Did the government melt old silver dollars during WW II?

D.E. Gettysburg, PA

        Previous to 1943 the mints lacked the authority to melt uncurrent silver dollars and for years they were stockpiled in Treasury vaults. The Act of Dec. 18, 1942 allowed the mints to recoin silver. Copper was badly needed for the war effort and cents were struck in steel in 1943. From 1943 to Oct. 1959, fifty-eight million worn silver dollars made of 90% silver and 10% copper were melted down and recoined to make dimes, quarters, and halves.

I was given an 1836 coin from the First Steam Coinage at the Mint. What is this worth?

V.G. Mountainside, NJ

        The medal you have features a cap with Liberty inscribed on the bottom surrounded by a glory of rays with "United States Mint, First Steam Coinage, Mar. 23, 1836" on the reverse. Originally it was intended to have them struck on Feb. 22, 1836 in honor of George Washington but the date had to be changed. Mint engraver, Christian Gobrecht, struck them on cent planchets of the day.

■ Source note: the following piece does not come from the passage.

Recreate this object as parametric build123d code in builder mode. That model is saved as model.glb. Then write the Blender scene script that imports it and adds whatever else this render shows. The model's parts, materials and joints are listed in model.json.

        The steam press improved production to 40,000 pieces per day as opposed to 13,000 pieces per day on the old screw press. By the 1850's all of the medals were finally dispersed and they were reissued. In 1862 Anthony C. Paquet issued new dies of the medal and they were struck for years. Back in 1967 the 1 1/16" medal was still being sold by the mint for 65 cents, therefore they are not scarce nor are they worth much today.